I think we all agree you aren't going to instantiate C++ templates in D (and who would want to).

But since you are using a wrapper to call the compiler, and invoking clang anyway, generating a file to compile which calls the template to generate the object file for the method, and then using the symbol generated to bind to the method might be possible. Of course, you first have to compile your D code to see what templates to generate! So this is another extra step.

It could be as easy as generating a mock C++ template for vector, that then has a symbol that d++ recognizes and both replaces with a real call AND helps you figure out what C++ template to generate. -vcg-ast may help here.

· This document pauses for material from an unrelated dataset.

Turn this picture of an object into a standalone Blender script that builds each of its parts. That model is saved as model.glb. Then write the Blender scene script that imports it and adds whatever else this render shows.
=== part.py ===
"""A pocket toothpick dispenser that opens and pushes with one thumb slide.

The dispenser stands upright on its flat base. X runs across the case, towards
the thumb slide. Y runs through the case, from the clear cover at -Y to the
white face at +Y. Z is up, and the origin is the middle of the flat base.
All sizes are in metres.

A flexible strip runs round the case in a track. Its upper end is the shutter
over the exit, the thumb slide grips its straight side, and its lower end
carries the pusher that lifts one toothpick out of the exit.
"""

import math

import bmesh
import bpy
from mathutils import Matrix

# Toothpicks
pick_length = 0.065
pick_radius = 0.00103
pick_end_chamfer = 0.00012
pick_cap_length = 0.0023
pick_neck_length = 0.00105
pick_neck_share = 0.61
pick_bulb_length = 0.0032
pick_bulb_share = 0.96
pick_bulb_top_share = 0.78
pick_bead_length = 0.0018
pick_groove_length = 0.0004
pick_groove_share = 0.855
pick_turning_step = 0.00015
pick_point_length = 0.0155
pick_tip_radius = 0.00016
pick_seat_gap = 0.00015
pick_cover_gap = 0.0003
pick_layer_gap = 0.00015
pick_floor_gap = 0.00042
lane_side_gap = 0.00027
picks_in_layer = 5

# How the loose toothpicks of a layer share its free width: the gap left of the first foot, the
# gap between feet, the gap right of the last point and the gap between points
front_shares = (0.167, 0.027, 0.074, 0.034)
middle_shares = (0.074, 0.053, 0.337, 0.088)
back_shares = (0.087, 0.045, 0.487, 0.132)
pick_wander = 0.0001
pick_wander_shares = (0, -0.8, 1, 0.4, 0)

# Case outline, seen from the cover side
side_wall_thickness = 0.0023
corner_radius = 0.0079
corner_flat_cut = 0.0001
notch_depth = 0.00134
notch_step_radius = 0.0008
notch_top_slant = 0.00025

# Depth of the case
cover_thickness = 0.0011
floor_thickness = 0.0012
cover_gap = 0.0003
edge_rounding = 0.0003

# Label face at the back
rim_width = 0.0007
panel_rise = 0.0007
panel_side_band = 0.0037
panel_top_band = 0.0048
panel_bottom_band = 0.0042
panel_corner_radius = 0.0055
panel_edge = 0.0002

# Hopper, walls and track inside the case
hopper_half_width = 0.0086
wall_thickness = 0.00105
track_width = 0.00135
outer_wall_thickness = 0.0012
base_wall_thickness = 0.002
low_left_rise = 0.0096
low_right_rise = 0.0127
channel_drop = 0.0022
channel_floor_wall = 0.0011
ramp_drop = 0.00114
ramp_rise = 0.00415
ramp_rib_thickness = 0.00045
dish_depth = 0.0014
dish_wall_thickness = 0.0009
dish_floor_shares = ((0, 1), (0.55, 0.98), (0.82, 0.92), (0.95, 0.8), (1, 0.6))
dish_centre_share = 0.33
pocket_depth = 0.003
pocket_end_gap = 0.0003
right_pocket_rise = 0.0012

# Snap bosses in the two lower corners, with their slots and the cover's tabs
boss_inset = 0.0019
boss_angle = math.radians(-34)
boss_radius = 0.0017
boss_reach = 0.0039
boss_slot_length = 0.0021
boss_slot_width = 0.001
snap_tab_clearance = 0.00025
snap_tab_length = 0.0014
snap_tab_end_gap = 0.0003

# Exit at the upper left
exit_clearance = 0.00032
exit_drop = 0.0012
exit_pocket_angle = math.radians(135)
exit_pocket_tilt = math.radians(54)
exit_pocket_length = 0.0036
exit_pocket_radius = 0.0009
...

Whatever this is going to be, it ain't going to be fast...

-Steve
April 10, 2018
On Tuesday, 10 April 2018 at 19:28:09 UTC, Steven Schveighoffer wrote:
> On 4/10/18 2:36 PM, Atila Neves wrote:
>
>> 
>> Haha, I remember. I do plan on dealing with emplace_back, but I have no idea how just yet and I was hoping nobody was going to call me on it until then. Busted! :P
>> 
>
> I think we all agree you aren't going to instantiate C++ templates in D (and who would want to).

Do we? Do I? :P

(I've actually seriously considered it)

> But since you are using a wrapper to call the compiler, and invoking clang anyway, generating a file to compile which calls the template to generate the object file for the method, and then using the symbol generated to bind to the method might be possible. Of course, you first have to compile your D code to see what templates to generate! So this is another extra step.

That's one of my ideas.

> It could be as easy as generating a mock C++ template for vector, that then has a symbol that d++ recognizes and both replaces with a real call AND helps you figure out what C++ template to generate. -vcg-ast may help here.

The details elude me right now, but that seems to make sense.

> Whatever this is going to be, it ain't going to be fast...

Compiling C++ isn't known to be fast. ;)

It might be possible to limit the damage by confining the C++ #includes to one D package or module so it doesn't get rebuilt every time.